The goal is to find the largest perfect cube factor of \(81\). \(27\) is that factor.\(\begin{align} \sqrt[3]{81}&=\sqrt[3]{27\times 3} \\ &=\sqrt[3]{27}\times\sqrt[3]{3} \\ &=3\sqrt[3]{3} \end{align}\)

Note: When a number is placed to the left of a cube root symbol, multiplication is implied. "\(3\sqrt[3]{3}\)" is read as "\(3\) times the cube root of \(3\)."

## Cube Roots of Complex Numbers

The cube root of a complex number is somewhat ambiguous. Non-real complex numbers are neither positive nor negative, so it is not well-defined which cube root is the principal root. Therefore, when a cube root operation is done on a complex number, the result is interpreted to be *all* solutions of an equation:

Let \(z\) be a complex number. Then there are up to three values for \(\sqrt[3]{z}\), and they are equal to the solutions of the equation:

\[x^3=z\]

Note that the cube root operation, when used on complex numbers, is not well-defined in the sense that there is likely more than one result.

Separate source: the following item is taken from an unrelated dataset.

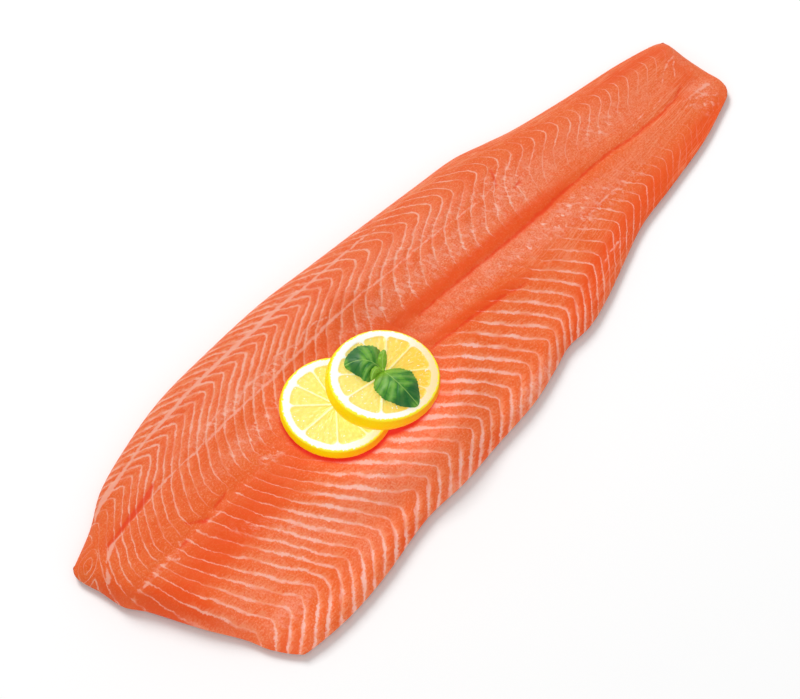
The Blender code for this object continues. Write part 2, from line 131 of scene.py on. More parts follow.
EDGE_TURN = 0.006
TURN_ROUND = 0.006
UPRIGHT = 0.35

# Seam number and the place of its upper tip
SEAM_TIPS = [
    (-13, -0.29), (0, -0.187), (6, -0.142), (11, -0.101), (16, -0.06), (21, -0.018), (26, 0.028),
    (31, 0.072), (36, 0.115), (60, 0.3),
]
FLAKE_DEPTH = 0.0004
BONE_GROOVE = 0.0004
LINE_GROOVE = 0.0003
CREASE_DEPTH = 0.00025
# The tail's flakes lie flatter: where that starts, where it is full, and by what share
TAIL_SMOOTH = (0.05, 0.13, 0.8)
# Depth, size and seed of the finest bumps, then share, size and seed of the seams' wandering
FINE_RELIEF = [(0.00012, 0.003, 31), (0.00008, 0.0016, 32)]
WANDER = [(0.15, 0.015, 11), (0.08, 0.006, 12)]
GROOVE_WIDTH = 0.003
LINE_GROOVE_END = 0.1
LINE_GROOVE_FADE = 0.05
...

The process for finding the cube roots of a complex number is similar to the process for finding the 3rd roots of unity.

What are the values of \(\sqrt[3]{i}\)?

First, it is necessary to write the complex number in polar form. For \(i\), \(r=|i|=1\) and \(\theta=\text{arccot}\left(\frac{0}{1}\right)=\frac{\pi}{2}+2k\pi\), where \(k\) is an integer.

\(\begin{array}{1111111} i & = & e^{i\pi/2} & = & e^{i5\pi/2} & = & e^{i9\pi/2} \\ \sqrt[3]{i} & = & i^{1/3} \\ \sqrt[3]{i} & = & \left(e^{i\pi/2}\right)^{1/3} & = & e^{i\pi/6} & = & \frac{\sqrt{3}}{2}+\frac{i}{2} \\ \sqrt[3]{i} & = & \left(e^{i5\pi/2}\right)^{1/3} & = & e^{i5\pi/6} & = & -\frac{\sqrt{3}}{2}+\frac{i}{2} \\ \sqrt[3]{i} & = & \left(e^{i9\pi/2}\right)^{1/3} & = & e^{i3\pi/2} & = & -i \\ \end{array}\)

There are three possible results for \(\sqrt[3]{i}\): \(\dfrac{\sqrt{3}}{2}+\dfrac{i}{2}\), \(-\dfrac{\sqrt{3}}{2}+\dfrac{i}{2}\), and \(-i\).